Git rm several files?

29,711

Solution 1

You can give wildcards to git rm.

e.g.

git rm *.c

Or you can just write down the names of all the files in another file, say filesToRemove.txt:

path/to/file.c
path/to/another/file2.c
path/to/some/other/file3.c

You can automate this:

find . -name '*.c' > filesToRemove.txt

Open the file and review the names (to make sure it's alright).

Then:

cat filesToRemove.txt | xargs git rm

Or:

for i in `cat filesToRemove.txt`; do git rm $i; done

Check the manpage for xargs for more options (esp. if it's too many files).

Solution 2

Just delete them using any other method (Explorer, whatever), then run git add -A. As to reverting several files, you can also checkout a directory.

Solution 3

I found git rm's handling of wild cards annoying.
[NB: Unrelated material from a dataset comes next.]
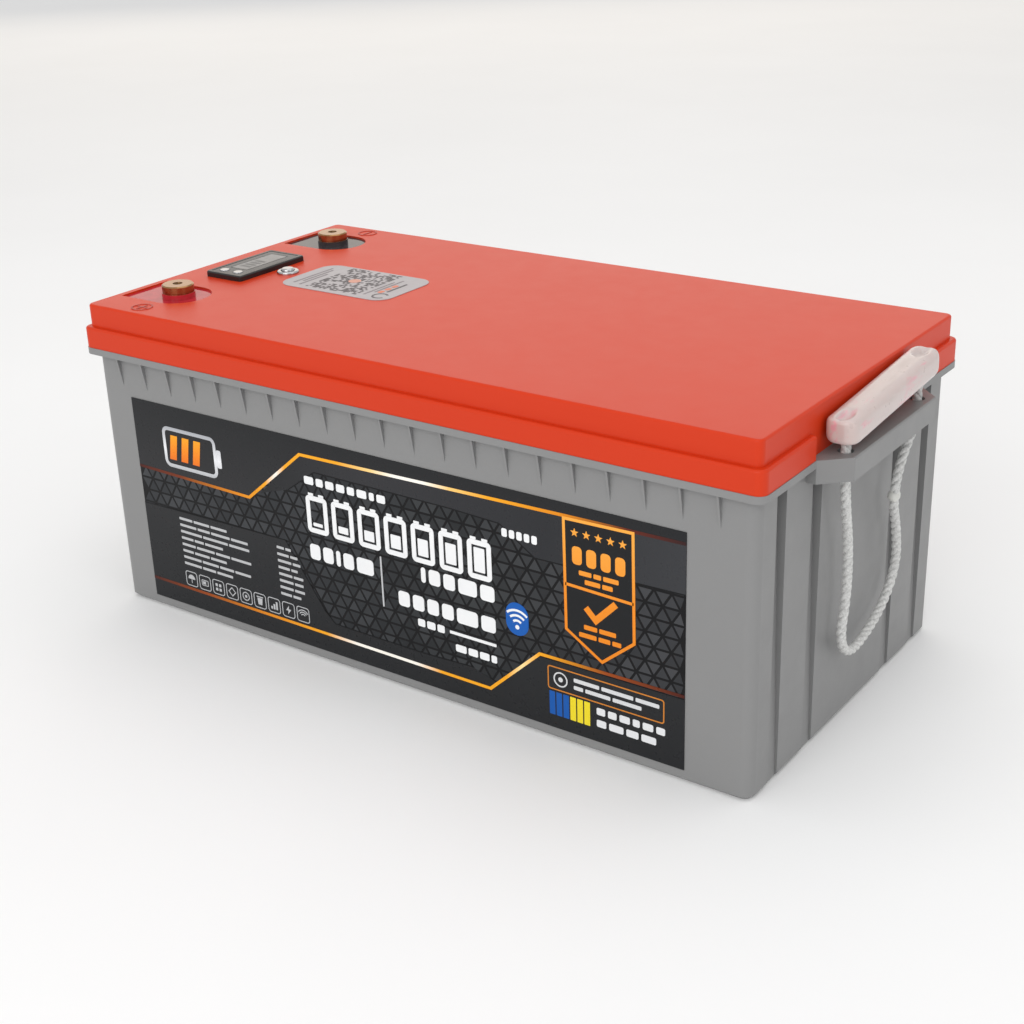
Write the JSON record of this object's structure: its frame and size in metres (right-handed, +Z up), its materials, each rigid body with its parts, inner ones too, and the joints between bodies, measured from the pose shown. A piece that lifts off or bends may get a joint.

Find can do the trick in one line: find . -name '*.c' -exec git rm {} \; the {} is where the file name will be substituted. The great thing about find is it can filter on a huge variety of file attributes not just name.

Solution 4

For removing multiple files at once, you might want to checkout the answer here

You can delete the files that you don't want and run this command: git rm $(git ls-files --deleted)

Solution 5

Easy way:

  • Delete files in your file explorer
  • use git ls-files --deleted | xargs git add to stage them. They will be removed in the remote once you push.

Git way: Referencing what @CpILL said (https://stackoverflow.com/a/34889424/6538751) use

  • find . -name 'DeleteMe*.cs' -exec git rm {} \;

you can utilize wildcards.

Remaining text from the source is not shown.